Егоров кинулся к жене – утешить, успокоить её, но по пути включил радиоприёмник и в комнату ворвались бурные звуки строевого марша! Марш сменялся маршем, но это не вызывало, как обычно, праздничного ощущения, а вносило какую-то тревожность…
Обычно в это время передавались «Последние известия», передачи для юных пионеров, концерты… но ничего этого не было. Один за другим гремели марши, один грознее и суровее другого. Их не перебивал никакой текст, даже названия маршей не объявляли. И вдруг, во внезапной тишине, раздался голос, ставший таким знакомым после… Это был голос диктора Левитана. В тишине, особенно заметной после гремящих маршей, он сдержанным и суровым голосом сообщил, что через несколько минут перед микрофоном выступит «председатель Совета народных комиссаров». После этого сообщения наступила ещё более гнетущая тишина.
Наконец раздался голос председателя Совнаркома, с характерными запинками в словах. (Председатель слегка заикался.) Но с первых же его слов всё стало ясно.

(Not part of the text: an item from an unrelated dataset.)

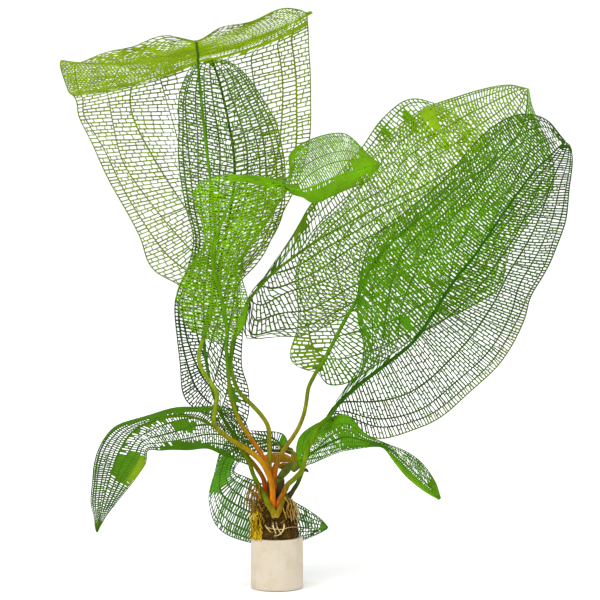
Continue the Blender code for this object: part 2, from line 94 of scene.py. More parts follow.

Да! Это война! Нельзя оставаться спокойным. Нельзя быть дома! Надо идти. Куда?!! Туда, где люди, где народ, где принимаются какие-то нужные, именно теперь необходимые решения! А быть может, надо бежать в железнодорожную кассу, заказывать билеты в К** и скорее, пока ещё не поздно, мчаться к месту своего назначения?! Но эта мысль показалась Егору такой ненужной и мелочной… Такой мизерной, что он и не остановился на ней. Это не то! Не то… В такой час, когда страна, родная страна, в огне, когда враги, пока ещё неизвестные, непонятные как загадка, идут по нашей стране, по нашей советской земле, и сеют вокруг себя смерть, кому нужен какой-то не приехавший вовремя художественней руководитель филармонии? Надо сделать что-то нужное, неотложное, важное, единственно необходимое! Не для себя, а для всей страны! Но что?